◆ WHAT THE TASK ASKS
Only the lines from the first one through the line with "a saddle swell." should be printed, exactly as they appear.

◆ SOURCE EXCERPT
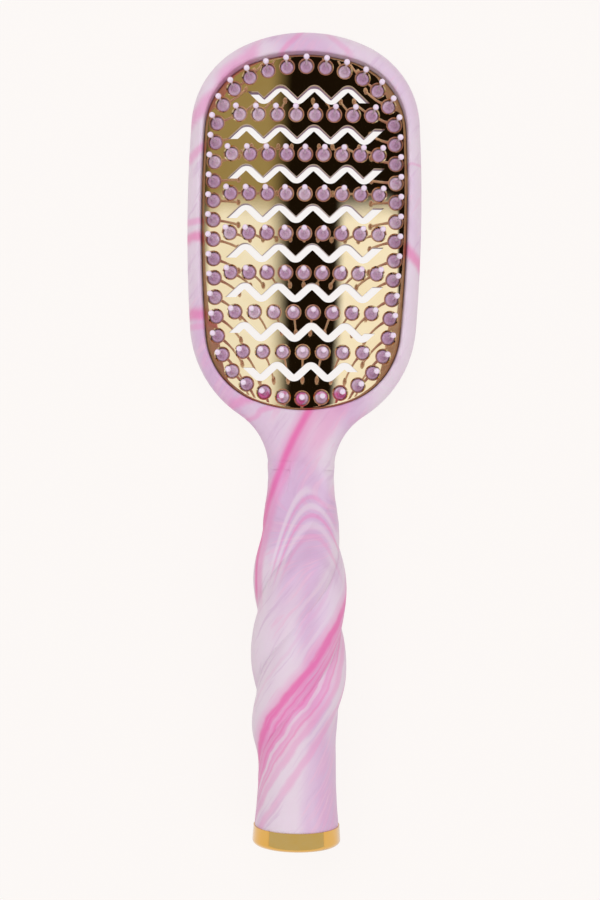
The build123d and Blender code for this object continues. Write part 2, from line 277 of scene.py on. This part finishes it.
def pad_material():
    """Marbled pad, a little deeper in colour and smoother than the body."""
    shader = Shader("marbled_pad")
    shader.set(Base_Color=marble(shader, 0.8))
    shader.set(Roughness=0.35 + shader.noise(shader.place, 90, 2.0) * 0.1)
    shader.set(Normal=shader.bump(shader.noise(shader.place, 1800, 2.0), 0.00002, 0.4))
    return shader.material


dress("pin_pad", pad_material())


# ---------------------------------------------------------------------------
# Face plate and end cap: moulded plastic, electroplated gold, mirror bright.
# The plating follows tiny waves in the moulding and has a light haze.
# ---------------------------------------------------------------------------

GOLD = (0.850, 0.610, 0.270, 1)
GOLD_DEEP = (0.800, 0.530, 0.190, 1)
GOLD_WARM = (0.820, 0.470, 0.100, 1)
HEAD_MIDDLE = 59 * mm
ACROSS = 1 / (2 * 75 * mm)      # swell of the plating, half of 1 / radius
ALONG = 1 / (2 * 140 * mm)
SWELL_REACH = 26.5 * mm         # past this the swell runs out towards the rim
SWELL_SOFT = 0.00018            # soft corner of that limit, square metres
PLATE_WAVE = 0.10 * mm          # height of the slow waves in the plating
CAP_WAVE = 0.12 * mm
CAP_LEAN = 0.42                 # slope that turns the cap's mirror along the brush


def gold_material(name, tint, wave, across=0.0, along=0.0, lean=0.0):
    """Mirror plating: gold tint, haze in patches, slow waves and a saddle swell.

    The swell is a height in metres: it falls with the square of the distance
    from the middle line and rises with the square of the distance from the
    middle of the head, so that the plate mirrors a wide sweep of the studio.
    A lean is a slope along the brush. All of it is bump: the mesh keeps its shape.
    """
    shader = Shader(name)
    x, y = shader.axes()[:2]
    haze = shader.noise(shader.place, 140, 3.0, 0.6)
    slow = shader.noise(shader.place, 28, 1.0, 0.4)
    dust = shader.noise(shader.place, 1500, 2.0, 0.5)
    head = y - HEAD_MIDDLE
    swell = head * head * along - (x * x).capped(SWELL_REACH ** 2, SWELL_SOFT) * across + y * lean
    shader.set(Base_Color=shader.blend(haze.band(0.3, 0.7) * 0.35, tint, GOLD_DEEP))
    shader.set(Metallic=1.0)
    shader.set(Roughness=0.030 + haze.band(0.4, 0.8) * 0.05)
    shader.set(Normal=shader.bump(swell + (slow * 3 + dust * 0.02) * wave, 1.0))
    return shader.material


dress("face_plate", gold_material("plated_plate", GOLD, PLATE_WAVE, ACROSS, ALONG))
dress("end_cap", gold_material("plated_cap", GOLD_WARM, CAP_WAVE, lean=CAP_LEAN))


# ---------------------------------------------------------------------------
# Pins: moulded nylon. The flared foot is glossy and carries the marbling of
# the batch; the thin stalk and the ball tip are pale.
# ---------------------------------------------------------------------------

PIN_DEEP = (0.620, 0.400, 0.600, 1)
PIN_LIGHT = (0.760, 0.590, 0.740, 1)
PIN_TIP = (0.800, 0.680, 0.810, 1)


def pin_material():
    """Glossy lilac foot, magenta in places at the handle end; pale stalk and tip."""
    shader = Shader("pin_nylon")
    y, z = shader.axes()[1:]
    high = (z * 1000).band(11.6, 14.0) * 0.75 + (z * 1000).band(17.0, 19.8) * 0.25
    patch = shader.noise(shader.place, 70, 2.0, 0.6, 0.8)
    tint = shader.blend(patch.band(0.45, 0.7), PIN_DEEP, PIN_LIGHT)
    low_end = 1 - (y * 1000).band(12.0, 14.0)
    hot = low_end * shader.noise(shader.place, 330, 1.0).band(0.44, 0.56)
    tint = shader.blend(hot * 0.85, tint, MAGENTA)
    shader.set(Base_Color=shader.blend(high, tint, PIN_TIP))
    shader.set(Roughness=0.16 + patch * 0.08)
    shader.set(Coat_Weight=0.5)
    shader.set(Coat_Roughness=0.06)
    shader.set(Subsurface_Weight=0.2)
    shader.set(Subsurface_Radius=(1.0, 0.6, 0.9))
    shader.set(Subsurface_Scale=0.0008)
    shader.set(Normal=shader.bump(shader.noise(shader.place, 900, 2.0), 0.00002, 0.3))
    return shader.material


pin_nylon = pin_material()
for name in nodes:
    if name.startswith("pins_"):
        dress(name, pin_nylon)


# ---------------------------------------------------------------------------
# Studio: pale paper floor, four soft lights, surroundings painted for the gold
# to mirror, and a camera looking straight down on the middle of the brush.
# ---------------------------------------------------------------------------

PAPER = (0.985, 0.950, 0.930, 1)
PAPER_UNDER = (0.80, 0.77, 0.75, 1)     # the paper as the lamps light it
PAPER_GLOW = 0.35                       # share of plain paper colour for any ray
PAPER_GLOW_SEEN = 0.58                  # and how much more of it the camera sees
PAPER_REACH = 3.0                       # half width of the floor, metres
PAPER_DROP = 0.2 * mm                   # floor below the back of the head


def paper_material():
    """Pale paper that shows its own colour to the camera and hardly any shadow."""
    material = bpy.data.materials.new("paper")
    material.use_nodes = True
    tree = material.node_tree
    tree.nodes.clear()
    out = tree.nodes.new("ShaderNodeOutputMaterial")
    glow = tree.nodes.new("ShaderNodeEmission")
    glow.inputs["Color"].default_value = PAPER
    matt = tree.nodes.new("ShaderNodeBsdfDiffuse")
    matt.inputs["Color"].default_value = PAPER_UNDER
    rays = tree.nodes.new("ShaderNodeLightPath")
    mix = tree.nodes.new("ShaderNodeMixShader")
    share = tree.nodes.new("ShaderNodeMath")
    share.operation = "MULTIPLY_ADD"
    share.inputs[1].default_value = PAPER_GLOW_SEEN
    share.inputs[2].default_value = PAPER_GLOW
    tree.links.new(rays.outputs["Is Camera Ray"], share.inputs[0])
    tree.links.new(share.outputs[0], mix.inputs[0])
    tree.links.new(matt.outputs[0], mix.inputs[1])
    tree.links.new(glow.outputs[0], mix.inputs[2])
    tree.links.new(mix.outputs[0], out.inputs["Surface"])
    return material


def soft_light(name, place, target, size, power):
    """White square area light aimed at a point, which no mirror shows."""
    data = bpy.data.lights.new(name, "AREA")
    data.size = size
    data.energy = power
    made = bpy.data.objects.new(name, data)
    made.location = place
    made.visible_glossy = False
    aim = np.array(target) - np.array(place)
    flat = math.hypot(aim[0], aim[1])
    made.rotation_euler = (math.atan2(flat, -aim[2]), 0, math.atan2(aim[1], aim[0]) - math.pi / 2)
    bpy.context.scene.collection.objects.link(made)


floor_mesh = bpy.data.meshes.new("paper_floor")
corners = [(-1, -1), (1, -1), (1, 1), (-1, 1)]
floor_mesh.from_pydata([(PAPER_REACH * x, PAPER_REACH * y, 0) for x, y in corners], [], [(0, 1, 2, 3)])
floor = bpy.data.objects.new("paper_floor", floor_mesh)
floor.location.z = -PAPER_DROP
floor_mesh.materials.append(paper_material())
bpy.context.scene.collection.objects.link(floor)

# Surroundings: colours over the sky's slopes east and north of straight up
SKY_EVEN = (0.60, 0.575, 0.575, 1)      # what lights the matt pieces
SKY_RIM = (0.60, 0.58, 0.57, 1)         # near the horizon
SKY_DARK = (0.010, 0.007, 0.005, 1)     # overhead
SKY_LEFT = (0.36, 0.34, 0.24, 1)        # dim box on the left
SKY_FAR_LEFT = (1.02, 1.22, 1.85, 1)    # bright boxes beyond the head
SKY_FAR_RIGHT = (1.08, 1.28, 1.95, 1)
SKY_NEAR = (0.62, 0.70, 0.90, 1)        # card beyond the end cap

world = bpy.data.worlds.new("studio")
bpy.context.scene.world = world
world.use_nodes = True
sky = world.node_tree


def sky_mix(factor, first, second):
    """Colour of the surroundings between two colours."""
    made = sky.nodes.new("ShaderNodeMix")
    made.data_type = "RGBA"
    sky.links.new(factor.socket, made.inputs[0])
    for socket, value in ((made.inputs[6], first), (made.inputs[7], second)):
        if isinstance(value, tuple):
            socket.default_value = value
        else:
            sky.links.new(value, socket)
    return made.outputs[2]


split = sky.nodes.new("ShaderNodeSeparateXYZ")
sky.links.new(sky.nodes.new("ShaderNodeTexCoord").outputs["Generated"], split.inputs[0])
east, north, height = (Maths(sky, split.outputs[k]) for k in range(3))
height = height.most(0.05)
east = east / height
north = north / height
left_box = 1 - east.band(-0.42, -0.14)
right_box = east.band(0.32, 0.46)
far_half = north.band(-0.02, 0.12)
near_end = (north * -1).band(0.85, 1.15)
high = height.band(0.25, 0.45)
colour = sky_mix(height.band(0.2, 0.5), SKY_RIM, SKY_DARK)
colour = sky_mix(left_box * high, colour, SKY_LEFT)
colour = sky_mix(left_box * far_half * high, colour, SKY_FAR_LEFT)
colour = sky_mix(right_box * far_half * high, colour, SKY_FAR_RIGHT)
colour = sky_mix(near_end, colour, SKY_NEAR)
rays = sky.nodes.new("ShaderNodeLightPath")
colour = sky_mix(Maths(sky, rays.outputs["Is Glossy Ray"]), SKY_EVEN, colour)
sky.links.new(colour, sky.nodes["Background"].inputs["Color"])
sky.nodes["Background"].inputs["Strength"].default_value = 1.0

soft_light("key", (-0.5, 0.3, 0.9), (0, 0, 0), 0.5, 2.6)
soft_light("fill", (0.6, -0.2, 0.8), (0, 0, 0), 0.6, 2.2)
soft_light("top", (0.0, 0.7, 0.8), (0, 0.05, 0), 0.5, 1.5)
soft_light("low", (0.0, -0.8, 0.7), (0, -0.05, 0), 0.5, 1.5)

SENSOR = 24.0           # height of the sensor, mm
FOCUS = 16 / 9          # focal length for each unit of that height

view = bpy.data.cameras.new("camera")
view.sensor_fit = "VERTICAL"
view.sensor_height = SENSOR
view.lens = SENSOR * FOCUS
camera = bpy.data.objects.new("camera", view)
camera.location = (-0.0004, -0.0043, 0.479)
camera.rotation_euler = (0, 0, math.radians(0.75))
bpy.context.scene.collection.objects.link(camera)
bpy.context.scene.camera = camera
bpy.context.scene.view_settings.view_transform = "Standard"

◆ WRITTEN ANSWER
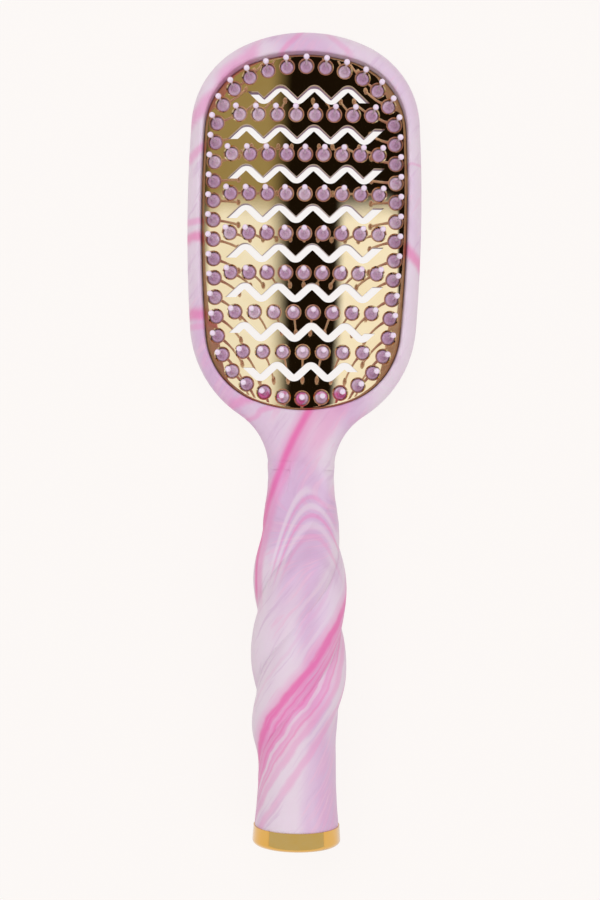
The build123d and Blender code for this object continues. Write part 2, from line 277 of scene.py on. This part finishes it.
def pad_material():
    """Marbled pad, a little deeper in colour and smoother than the body."""
    shader = Shader("marbled_pad")
    shader.set(Base_Color=marble(shader, 0.8))
    shader.set(Roughness=0.35 + shader.noise(shader.place, 90, 2.0) * 0.1)
    shader.set(Normal=shader.bump(shader.noise(shader.place, 1800, 2.0), 0.00002, 0.4))
    return shader.material


dress("pin_pad", pad_material())


# ---------------------------------------------------------------------------
# Face plate and end cap: moulded plastic, electroplated gold, mirror bright.
# The plating follows tiny waves in the moulding and has a light haze.
# ---------------------------------------------------------------------------

GOLD = (0.850, 0.610, 0.270, 1)
GOLD_DEEP = (0.800, 0.530, 0.190, 1)
GOLD_WARM = (0.820, 0.470, 0.100, 1)
HEAD_MIDDLE = 59 * mm
ACROSS = 1 / (2 * 75 * mm)      # swell of the plating, half of 1 / radius
ALONG = 1 / (2 * 140 * mm)
SWELL_REACH = 26.5 * mm         # past this the swell runs out towards the rim
SWELL_SOFT = 0.00018            # soft corner of that limit, square metres
PLATE_WAVE = 0.10 * mm          # height of the slow waves in the plating
CAP_WAVE = 0.12 * mm
CAP_LEAN = 0.42                 # slope that turns the cap's mirror along the brush


def gold_material(name, tint, wave, across=0.0, along=0.0, lean=0.0):
    """Mirror plating: gold tint, haze in patches, slow waves and a saddle swell.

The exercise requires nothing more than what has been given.